Que Irma y su ex patrono estuvieran ahora felizmente casados no era asunto de Wallingford, pero sí la comidilla en Schatzman, Gingeleskie, Mengerink, Zajac y Asociados. Y si el mejor cirujano del equipo perdía gradualmente el aspecto de perro salvaje, su hijo Rudy, en el pasado desnutrido, también había engordado unos kilos.
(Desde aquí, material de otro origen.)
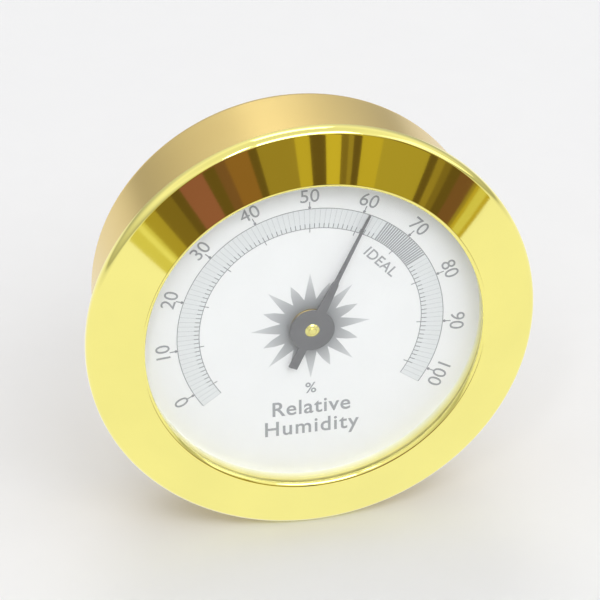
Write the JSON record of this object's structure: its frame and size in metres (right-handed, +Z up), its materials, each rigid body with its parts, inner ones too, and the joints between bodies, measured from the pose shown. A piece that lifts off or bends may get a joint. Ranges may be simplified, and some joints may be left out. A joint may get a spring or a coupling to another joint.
{
  "type": "dial hygrometer",
  "caption": "Round panel-mount dial hygrometer: coned bezel, glass, white humidity scale, pointer on a coil movement, vented drawn case with an adjuster at its back.",
  "frame": {"origin": "on the dial's axis, in the plane of the bezel's flat back, which lies on the panel's face", "axes": "+Y runs back along the dial's axis into the panel, so the dial looks along -Y; +Z is up, towards twelve o'clock"},
  "size_m": [0.05, 0.0161, 0.05],
  "materials": {
    "bezel_gilt": "polished, lacquered lemon gold",
    "window_glass": "clear, ground edge",
    "gasket": "soft, amber",
    "spacer_gilt": "bright turned",
    "dial_white": "white lacquer, printed in grey",
    "case_gilt": "satin, drawn sheet",
    "brass": "turned",
    "plate_brass": "brushed sheet",
    "steel": "turned",
    "spring_steel": "spring tempered",
    "coil_strip": "metal strip faced with paper",
    "pointer_grey": "grey enamel",
    "dial_ink": "grey printing ink on the dial"
  },
  "bodies": {
    "housing": {"bezel": "bezel_gilt", "crystal": "window_glass", "crystal_gasket": "gasket", "spacer_ring": "spacer_gilt", "dial_plate": "dial_white", "dial_feet": "brass", "retaining_ring": "spring_steel", "case_back": "case_gilt", "front_bush": "brass", "movement_plate": "plate_brass", "pillars": "brass", "rear_bridge": "plate_brass", "bridge_screws": "steel", "friction_washer": "spring_steel"},
    "adjuster": {"adjuster_stub": "brass", "adjuster_arm": "plate_brass", "coil_clip": "spring_steel", "humidity_coil": "coil_strip"},
    "pointer_assembly": {"arbor": "brass", "coil_collet": "brass", "pointer": "pointer_grey", "pointer_hub": "brass"}
  },
  "joints": [
    {"name": "calibration_turn", "type": "hinge", "parent": "housing", "child": "adjuster", "pos_m": [0, 0.0095, 0], "axis": [0, 1, 0], "range_deg": [-70, 70]},
    {"name": "pointer_swing", "type": "hinge", "parent": "adjuster", "child": "pointer_assembly", "pos_m": [0, 0, 0], "axis": [0, 1, 0], "range_deg": [-144.15, 93.35], "stiffness_Nm_per_rad": 0.00002, "deforming": ["humidity_coil"]}
  ]
}
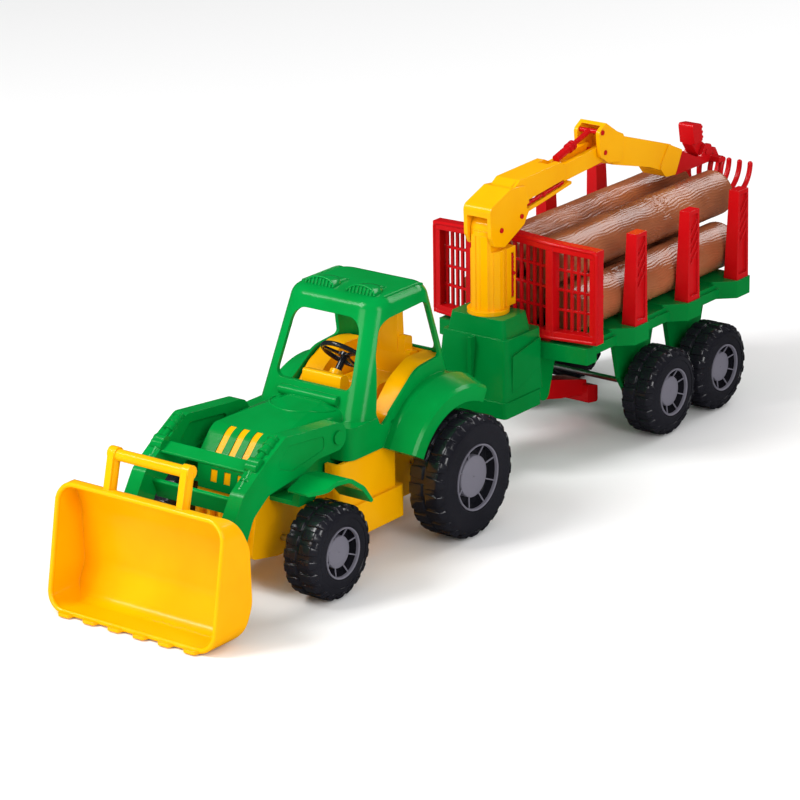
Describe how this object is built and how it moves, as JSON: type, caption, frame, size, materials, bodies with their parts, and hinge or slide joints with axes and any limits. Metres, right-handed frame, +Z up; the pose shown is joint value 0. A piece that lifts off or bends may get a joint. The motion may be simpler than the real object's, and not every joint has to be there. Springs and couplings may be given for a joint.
{
  "type": "toy tractor",
  "caption": "Toy tractor with a front loader bucket, pulling a timber trailer that carries logs and a slewing crane with a gripper.",
  "frame": {"origin": "middle of the whole toy on the ground", "axes": "+Z up, +Y towards the trailer's rear, so the tractor faces -Y, and +X is the tractor's left side"},
  "size_m": [0.162, 0.713, 0.22],
  "materials": {
    "green_plastic": "gloss",
    "yellow_plastic": "gloss",
    "red_plastic": "gloss",
    "black_plastic": "gloss",
    "grey_plastic": "satin",
    "steel": "drawn rod",
    "log_plastic": "gloss with moulded bark grain"
  },
  "bodies": {
    "tractor": {"chassis": "yellow_plastic", "body_shell": "green_plastic", "grille_insert": "yellow_plastic", "cab_interior": "yellow_plastic", "seat": "yellow_plastic", "mudguard_left": "green_plastic", "mudguard_right": "green_plastic", "tow_pin": "green_plastic", "loader_pivot_pins": "green_plastic"},
    "steering": {"steering_wheel": "black_plastic"},
    "loader": {"loader_frame": "green_plastic", "bucket_pins": "steel"},
    "bucket": {"bucket": "yellow_plastic"},
    "trailer": {"crane_pedestal": "green_plastic", "trailer_frame": "green_plastic", "stand_bracket": "green_plastic", "headboard": "red_plastic", "stakes_front": "red_plastic", "stakes_middle": "red_plastic", "stakes_rear": "red_plastic"},
    "parking_stand": {"parking_stand": "red_plastic"},
    "crane_column": {"crane_column": "yellow_plastic", "column_ram": "red_plastic"},
    "lower_boom": {"lower_boom": "yellow_plastic", "boom_ram": "red_plastic", "boom_pin": "red_plastic", "boom_studs": "red_plastic"},
    "jib": {"jib": "yellow_plastic", "jib_pin": "red_plastic", "gripper_head": "red_plastic"},
    "jib_ram": {"jib_ram": "red_plastic"},
    "gripper_lever": {"gripper_lever": "red_plastic", "gripper_pin": "red_plastic"},
    "front_wheels": {"front_axle": "steel", "front_wheel_left": "black_plastic", "front_wheel_right": "black_plastic", "front_hub_left": "grey_plastic", "front_hub_right": "grey_plastic"},
    "rear_wheels": {"rear_axle": "steel", "rear_wheel_left": "black_plastic", "rear_wheel_right": "black_plastic", "rear_hub_left": "grey_plastic", "rear_hub_right": "grey_plastic"},
    "trailer_front_wheels": {"trailer_front_axle": "steel", "trailer_front_wheel_left": "black_plastic", "trailer_front_wheel_right": "black_plastic", "trailer_front_hub_left": "grey_plastic", "trailer_front_hub_right": "grey_plastic"},
    "trailer_rear_wheels": {"trailer_rear_axle": "steel", "trailer_rear_wheel_left": "black_plastic", "trailer_rear_wheel_right": "black_plastic", "trailer_rear_hub_left": "grey_plastic", "trailer_rear_hub_right": "grey_plastic"},
    "log_low_left": {"log_low_left": "log_plastic"},
    "log_low_middle": {"log_low_middle": "log_plastic"},
    "log_low_right": {"log_low_right": "log_plastic"},
    "log_top_left": {"log_top_left": "log_plastic"},
    "log_top_right": {"log_top_right": "log_plastic"}
  },
  "joints": [
    {"name": "front_axle_spin", "type": "hinge", "parent": "tractor", "child": "front_wheels", "pos_m": [0, -0.22849, 0.032], "axis": [1, 0, 0], "continuous": true},
    {"name": "rear_axle_spin", "type": "hinge", "parent": "tractor", "child": "rear_wheels", "pos_m": [0, -0.08899, 0.0427], "axis": [1, 0, 0], "continuous": true},
    {"name": "trailer_front_axle_spin", "type": "hinge", "parent": "trailer", "child": "trailer_front_wheels", "pos_m": [0, 0.15821, 0.032], "axis": [1, 0, 0], "continuous": true},
    {"name": "trailer_rear_axle_spin", "type": "hinge", "parent": "trailer", "child": "trailer_rear_wheels", "pos_m": [0, 0.22571, 0.032], "axis": [1, 0, 0], "continuous": true},
    {"name": "steering_turn", "type": "hinge", "parent": "tractor", "child": "steering", "pos_m": [0, -0.12749, 0.124], "axis": [0, 0.6801, 0.7331], "continuous": true},
    {"name": "loader_lift", "type": "hinge", "parent": "tractor", "child": "loader", "pos_m": [0, -0.19549, 0.095], "axis": [-1, 0, 0], "range_deg": [0, 45]},
    {"name": "bucket_tip", "type": "hinge", "parent": "loader", "child": "bucket", "pos_m": [0, -0.30749, 0.045], "axis": [1, 0, 0], "range_deg": [-20, 50]},
    {"name": "trailer_turn", "type": "hinge", "parent": "tractor", "child": "trailer", "pos_m": [0, -0.03249, 0.04], "axis": [0, 0, 1], "range_deg": [-25, 25]},
    {"name": "parking_stand_fold", "type": "hinge", "parent": "trailer", "child": "parking_stand", "pos_m": [0, 0.08351, 0.041], "axis": [-1, 0, 0], "range_deg": [0, 12]},
    {"name": "crane_slew", "type": "hinge", "parent": "trailer", "child": "crane_column", "pos_m": [0, 0.03501, 0.112], "axis": [0, 0, 1], "range_deg": [-110, 110]},
    {"name": "boom_lift", "type": "hinge", "parent": "crane_column", "child": "lower_boom", "pos_m": [0, 0.03501, 0.172], "axis": [1, 0, 0], "range_deg": [0, 40]},
    {"name": "jib_lift", "type": "hinge", "parent": "lower_boom", "child": "jib", "pos_m": [0, 0.16351, 0.1985], "axis": [1, 0, 0], "range_deg": [0, 40]},
    {"name": "jib_ram_swing", "type": "hinge", "parent": "jib", "child": "jib_ram", "pos_m": [0, 0.15951, 0.214], "axis": [1, 0, 0], "range_deg": [-44, 0]},
    {"name": "gripper_squeeze", "type": "hinge", "parent": "jib", "child": "gripper_lever", "pos_m": [0, 0.30251, 0.1675], "axis": [1, 0, 0], "range_deg": [0, 10]},
    {"name": "log_low_left_draw", "type": "slide", "parent": "trailer", "child": "log_low_left", "axis": [0, 1, 0], "range_m": [0, 0.24]},
    {"name": "log_low_middle_draw", "type": "slide", "parent": "trailer", "child": "log_low_middle", "axis": [0, 1, 0], "range_m": [0, 0.24]},
    {"name": "log_low_right_draw", "type": "slide", "parent": "trailer", "child": "log_low_right", "axis": [0, 1, 0], "range_m": [0, 0.24]},
    {"name": "log_top_left_lift", "type": "slide", "parent": "trailer", "child": "log_top_left", "axis": [0.6, 0, 0.8], "range_m": [0, 0.08]},
    {"name": "log_top_right_lift", "type": "slide", "parent": "trailer", "child": "log_top_right", "axis": [-0.6, 0, 0.8], "range_m": [0, 0.08]}
  ],
  "couplings": [
    {"joint": "jib_ram_swing", "follows": "jib_lift", "ratio": -1.1}
  ]
}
Incluso para la mayoría de los envidiosos que se hallaban en la periferia de la vida del doctor Zajac y se burlaban cobardemente de él, el pequeño al que su padre amaba era un niño feliz y normal.

No menos sorprendente fue que el doctor Mengerink le confesara a Zajac su relación sentimental con la vengativa Hildred, la primera esposa de Zajac, actualmente obesa. Hildred estaba indignada con Irma, a pesar de que el doctor Zajac le había aumentado la pensión alimenticia… el coste que eso representaría para Hildred estaba claro: tendría que aceptar la custodia de Rudy a partes iguales.

En vez de ponerse nervioso por la pasmosa confesión del doctor Mengerink, el doctor Zajac se mostró como un dechado de sensibilidad y compasión.

– ¿Con Hildred? Pobre amigo mío… -se limitó a decirle Zajac, rodeando con un brazo los hombros encorvados de Mengerink.

– Es maravilloso lo que puede hacer por ti un poco de sexo -observó con envidia el hermano Gingeleskie superviviente.

¿También había salido del apuro la perra comedora de mierda? En cierto modo, sí. Medea era casi una buena perra; aún sufría «deslices», como los llamaba Irma, pero la caca de perro y sus efectos habían perdido su papel preponderante en la vida del doctor Zajac. Recoger excrementos caninos con la raqueta de lacrosse se había reducido a un simple juego. Y si el doctor había decidido tomar un vaso de vino tinto al día para protegerse el corazón, éste se hallaba en buenas manos con Irma y Rudy. La creciente afición de Zajac al vino de Burdeos rebasaba con mucho la parca dosis que se consideraba beneficiosa para la víscera cordial.